GS1 Digital Link (ISO/IEC 18975) — a standard for QR code URL structure, allowing one code to lead to different resources depending on context. Our system implements a Digital Link resolver that for /01/{gtin}/21/{serial} returns on-chain data.

For pharmaceuticals — compliance with DSCSA (Drug Supply Chain Security Act, USA) and FMD (Falsified Medicines Directive, EU). Both require serialization and verification at each chain stage. The blockchain component replaces (or supplements) centralized registries like NMVS.

Backend and Indexing

On-chain events are the source of truth, but direct on-chain queries are too slow for user interfaces.
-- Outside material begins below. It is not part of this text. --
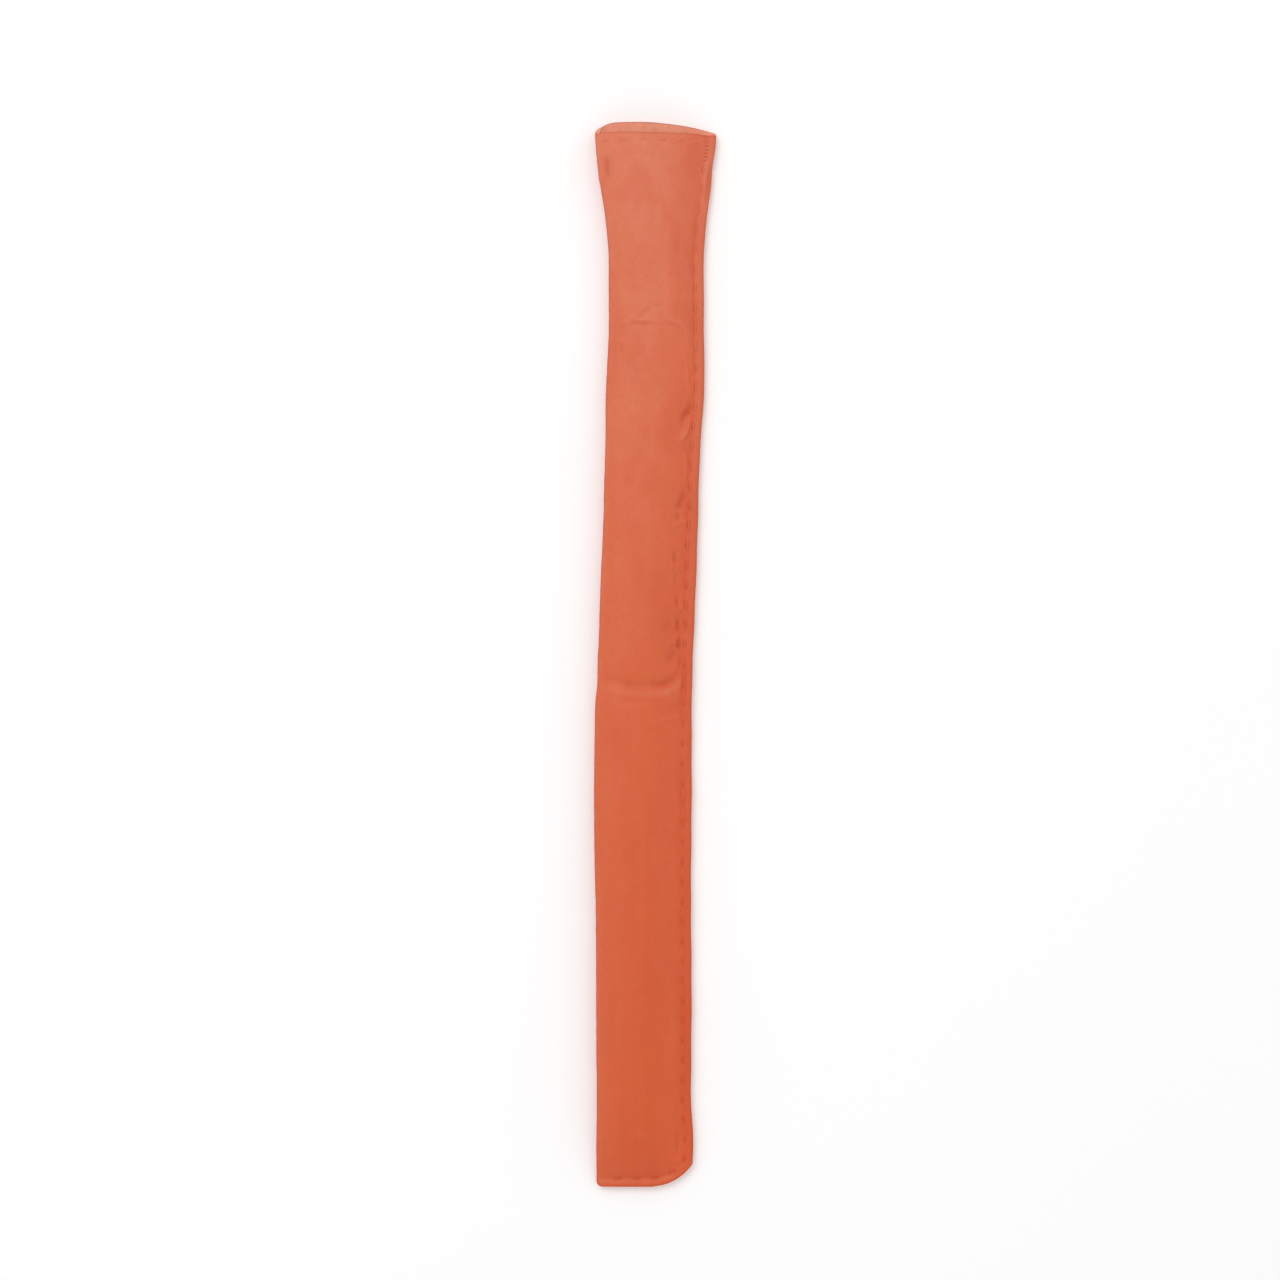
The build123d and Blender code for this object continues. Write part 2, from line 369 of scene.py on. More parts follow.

An indexer is necessary:

The Graph subgraph — declarative event indexing in GraphQL API. For supply chain: handlers handleCustodyTransferred, handleVerificationEvent, handleBatchSubmitted. Data aggregates into entities Product, CustodyEvent, Participant.

Alternative for enterprise — custom indexer in Go/Rust with PostgreSQL. More predictable latency, ability for custom aggregations, no dependency on TheGraph Network.

Stack and Timeline

Technology choice depends on decentralization requirements:

Permissioned (consortium): Hyperledger Fabric or Besu private network. Fewer gas issues, control over participants, no public verifiability
Public L2: Polygon PoS or Arbitrum for balance of cost and openness
Enterprise public: Ethereum mainnet for maximum credibility (jewelry, luxury)

Typical stack: Solidity + Hardhat/Foundry (contracts), Go (backend + indexer), React (verification portal), NFC SDK (iOS/Android), PostgreSQL + Redis.

Realistic MVP timeline with NFC verification, two to three participant roles, and basic portal — 10–14 weeks. Full system with IoT integration, GS1 compatibility, and enterprise SSO — from 6 months.